I am very excited to announce the release of Warren Carter's John and Empire: Initial Explorations! This comprehensive and thorough volume on the interrelation of the Johannine community and the SPQR is a wonderful and novel contribution to the field. I had the opportunity to hear Professor Carter give a sneak preview of his book at SWCRS earlier this year and I was unduly impressed with his cohesive rethinking on the matter. It's certainly an impressive follow-up to his earlier book with us, Matthew and Empire: Initial Explorations.
For our international readers, John and Empire will be the subject of a panel at the International Society of Biblical Literature conference in Auckland, New Zealand next month. The book will be available in the UK in July.
Professor Carter has graciously offered some words for our Author's Circle:
In this book, John and Empire: Initial Explorations, I explore John's Gospel as a work of imperial negotiation in the context of Ephesus, capital of the Roman province of Asia. I do not claim John was written in or necessarily for Ephesian Jesus-believers, but, if the traditions linking the Gospel and the city have any historical veracity, the Gospel was at least read/heard there. Hence I investigate likely interactions or intertextualities - as Julia Kristeva identifies them - between the Gospel and the imperial realities that pervaded the city.
This approach to John is a significant departure from the two standard approaches that dominate much contemporary discussion of the Gospel. Conventionally the Gospel is understood either in very individualistic and spiritualized terms for contemporary believers in Jesus, or is understood as a product of a bitter sectarian dispute with and separation from a synagogue community in the 80s-90s of the first century CE. I argue that both approaches are severely flawed, the first ignoring communal and material dimensions of the gospel, the second using a model that is difficult to sustain, particularly in its positing of a synagogue community as isolated from its larger societal context.
Employing multiple methods including studies of Ephesus, social-science models of empire, literary studies, James Scott's work, and insights from postcolonial approaches, and rejecting sectarian scenarios, I build on recent studies of diaspora synagogues to argue that synagogues typically negotiated the Roman imperial world with a hybridity comprising participationist lifestyles and observance of distinctive practices (Barclay, Gruen, Trebilco, Harland etc.). Employing other Christian writings from Asia, I argue that imperial negotiation was a contested issue for late first-century Jesus-believers. While a number of Jesus-believers probably lived societally-accommodated lives, John's Gospel employs a "rhetoric of distance" to try to disturb this accommodation, to urge much less accommodation, and to create an alternative "anti-society" for followers of Jesus crucified by the empire but vindicated by God. I thereby reject previous attempts to locate John in an imperial context of persecution by Domitian or Pliny. Chapters 1-3 establish this tensive historical setting.

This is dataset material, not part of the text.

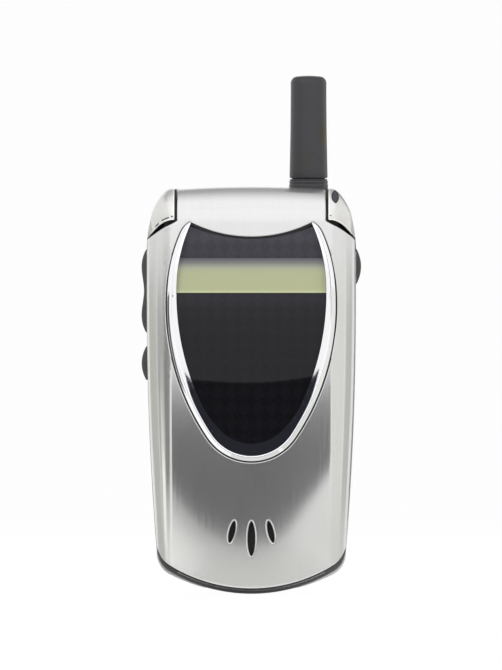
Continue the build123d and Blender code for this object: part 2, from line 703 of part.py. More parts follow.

In Part 2, I examine various arenas and strategies that comprise this "rhetoric of distance" as the Gospel's preferred means of imperial negotiation. The Gospel's opening claim, "In the beginning was the word," as well as its disputes involving Abraham and Moses, employ the common strategy of a turn to the past to put Rome in its place. (Swain; Gruen). The Gospel's genre of an ancient biography employs a form commonly associated with elite figures to offer an account of the life of Jesus, sent from God, crucified by Rome and raised by God. The gospel's plot elaborates the conflict between Jesus and the Rome-allied, Jerusalem-based leadership, depicting the latter as representatives of the world as a dangerous and rejecting place. Successive chapters examine the rhetoric of distance that exists in the intertextuality between various images used for Jesus that imitate imperial titles yet challenge imperial claims, between the Gospel's offer of "eternal life' and imperial claims of the Roman golden age and "Roma aeterna," and the pervasive referent for God as father and the emperor as "pater patriae." Three concluding chapters explore the identity of the community of Jesus' believers, Jesus' clash with Pilate, and his resurrection and ascension in relation to imperial traditions about apotheosis. An appendix offers the thesis that imperial negotiation did not take place only at the end of the Johannine tradition, exploring some significant intertextualities between accounts of Gaius Caligula's action against the Jerusalem temple c 40 CE and emphases in John's Gospel.
The book, thus presents central Johannine emphases - synagogue interactions, genre, plot, Christological titles, eternal life, theology, ecclesiology, Jesus' conflict with Pilate, and resurrection and ascension - as comprising the "rhetoric of distance" and as acts of imperial negotiation in the context of synagogal imperial interactions. The book continues my previous work in examining the interface between the emerging Christian movement and the Roman empire such as Matthew and the Margins (Orbis), Matthew and Empire (Trinity Press International/Continuum), Pontius Pilate: Portraits of a Roman Governor (Liturgical), and The Roman Empire and the New Testament (Abingdon).
The book will be reviewed in July 2008 at the International Society of Biblical Literature meeting in Auckland, New Zealand, by a panel comprising Professors Frank Moloney, Mary Coloe, and Derek Tovey, and chaired by Professor Paul Trebilco.